What price success?

This post is a little story about a couple of my formative experiences in a management role. I’m pleased to say that throughout my life I have remained true to the philosophy that emerged in those days – but I now realise that has probably been to the detriment of my career.

I entered my professional life with an incredible level of naivety. My father had a technical role in a top-secret organisation, never sought promotion and told me little about what he did. My mother stayed at home. I was the first one in the family to experience university. I had no insight or role-models for my working life.

Little wonder that when I left home and started to make my own way through life, I often felt like the wide-eyed bunny in the headlights.

How to win friends and influence people

A few years after leaving university and drifting fairly aimlessly through a couple of jobs, I found myself with what were at the time rare skills in writing real-time software just as microprocessors were first emerging into the world. Someone must have recognised some well-hidden latent talent, and I was managing a small group of engineers.

I had a call from one of the directors of the company:

I’ve just seen one of your engineers chaining up his bicycle at 08:50 – he’s 20 minutes late for work. What are you going to do about it?”

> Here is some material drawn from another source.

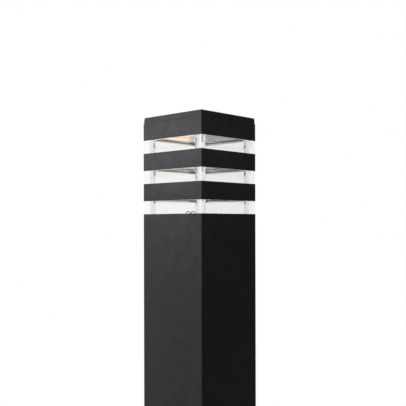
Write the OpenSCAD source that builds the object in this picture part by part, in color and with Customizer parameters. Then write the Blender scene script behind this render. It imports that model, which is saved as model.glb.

My answer, because I believe in treating people fairly, and that my job was to get the best out of my team for the benefit of the company and their own satisfaction:

Yes, but were you here at seven o’clock last night when he unchained his bicycle to go home after we spent the evening fixing a bug?”

 

I heard no more about that problem, but some time later my boss summoned me into his office to tell me that one of the directors had come over to our building and seen one of my software contractors staring at the ceiling rather than working:

 

We don’t pay him all that money to stare at the ceiling. Could you make sure he doesn’t do it again”

The contractor concerned was a very productive and creative engineer, but indeed didn’t come cheap. My answer:

We pay him for his creative technical skills. If he gets his inspiration from staring at the ceiling that’s fine by me. Feel free to complain if we don’t deliver”

You’re either with us or against us

I never understood colleagues who spent a lot of time cultivating the patronage of senior managers, and carried out their bidding unquestioningly. I thought it was my job to work with my team to deliver the best results we could.

I have always taken the line that if we have a success it’s a team success – if something goes wrong, that’s my responsibility. I chose to support and protect my team, but be demanding of my managers.

I’m pleased to say that, even as I began to realise that there are downsides of simply doing a good job and telling it like it is, I have chosen to stand by my principles. I’m sure it’s limited my career progression, but I have had the privilege of working with some fantastically talented and loyal teams, and been able to sleep at night knowing that we’ve done our best together, as a team. With the benefit of what I know now, I’d do the same again.